To develop a laser that could excite the nucleus, however, the researchers needed to know exactly what thorium-229’s excitation energy was. And it wasn’t until last year that a team at CERN, Europe’s particle physics laboratory, detected the photons emitted by thorium-229 as it decayed from its excited state to its ground state and measured their energies: about 8.4 electronvolts. Earlier this year, Peik and his colleagues improved on that measurement by building an ultraviolet laser to bump thorium-229 to an excited state, then detecting the light emitted as it relaxed about 10 minutes later, further pinning down the excitation energy to 8.35574 electronvolts—and determining the associated laser frequency to be about 2020 terahertz.

That’s still not precise enough to make an accurate clock. So Ye and his colleagues decided to refine the search using a laser frequency comb, which generates light at 100,000 stable, finely separated frequencies—the “teeth” of the comb.

The JILA researchers trained the frequency comb on a crystal of calcium fluoride the size of a grain of sand, in which hundreds of trillions of thorium-229 atoms had been embedded. They slowly shifted the comb’s lines, scanning a range of frequencies. It was close to midnight one day in May when Chuankun Zhang, a JILA graduate student, saw that one of the laser comb lines had hit, triggering the thorium to fluoresce with a telltale flash of photons. He alerted his colleagues, who all rushed back into the lab. “No one could sleep,” he says.

The frequency comb helped the researchers identify the laser transition frequency about a million times more precisely than Peik’s team had. And because that frequency line was perfectly connected to others on the comb, they could connect the laser to one of the world’s most accurate atomic clocks, which is based on strontium. This link provided key data about the nuclear clock’s performance and helped the team probe the nuclear transition. In the future, the link could help integrate nuclear clocks to existing timekeeping systems. But to develop an operational clock, the laser would need to be stabilized with the nuclear transition. Zhang says doing this would be “trivial,” but would not yet make for a more accurate clock.

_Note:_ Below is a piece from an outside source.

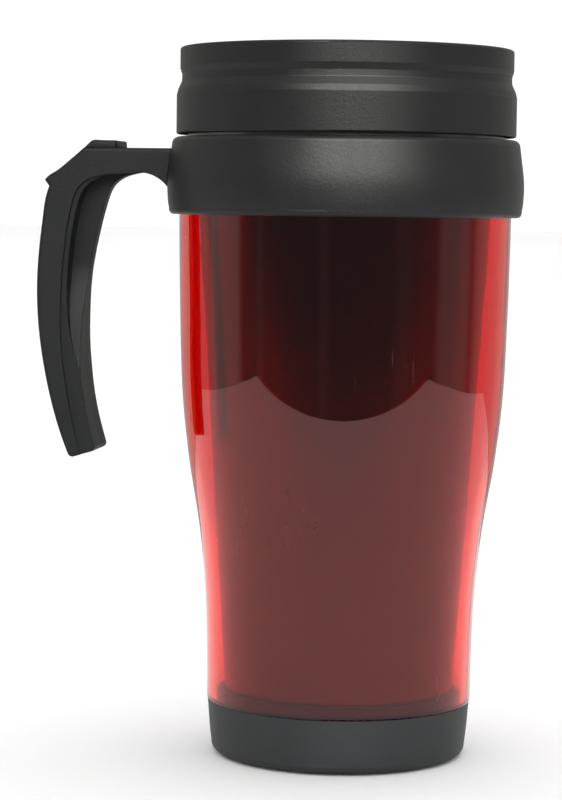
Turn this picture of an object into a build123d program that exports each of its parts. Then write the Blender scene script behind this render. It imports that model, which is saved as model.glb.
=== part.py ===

In theory, a clock based on thorium atoms trapped in crystal would be more stable and portable than existing atomic clocks, which use electromagnetic traps and additional laser systems to cool and hold atoms in place. Such a clock could be used to probe gravity’s effect on time—clocks separated by just 1 millimeter have been shown to tick at different rates because of tiny differences in the gravity they experience. The exquisite timekeepers could look for slight variations that might be caused by passing gravitational waves or the magma shifting underground ahead of volcanic eruptions.

Another tantalizing physics application for a nuclear clock would be to hunt for candidate particles of dark matter, the unseen stuff thought to make up 85% of the mass in the universe. Many models propose ultralight dark matter particles that would interact directly with the strong nuclear force, the attraction that binds protons and neutrons together in nuclei. If these particles were to interact with thorium nuclei, they would disrupt the transition frequency, throwing off a clock in a detectable way. “Here for the first time we have direct access to the strong sector,” says Elina Fuchs, a theoretical physicist at Leibniz University Hannover. “So far, this window was closed or only indirectly accessible, and now it’s wide open.”

The work is already revealing nuclear behavior in unprecedented detail. The JILA measurements provided evidence that atomic nuclei such as thorium unexpectedly swell and shrink as they move between the excited and ground states. “Nuclear physics has not been the subject of very precise measurements, just because we do not have that capability,” Ye says.

Now that is changing, all thanks to humble clocks. “The easiest thing to measure as a physical quantity is a frequency,” Ye says. “And that’s the reason why clocks are the best humanmade scientific instruments.”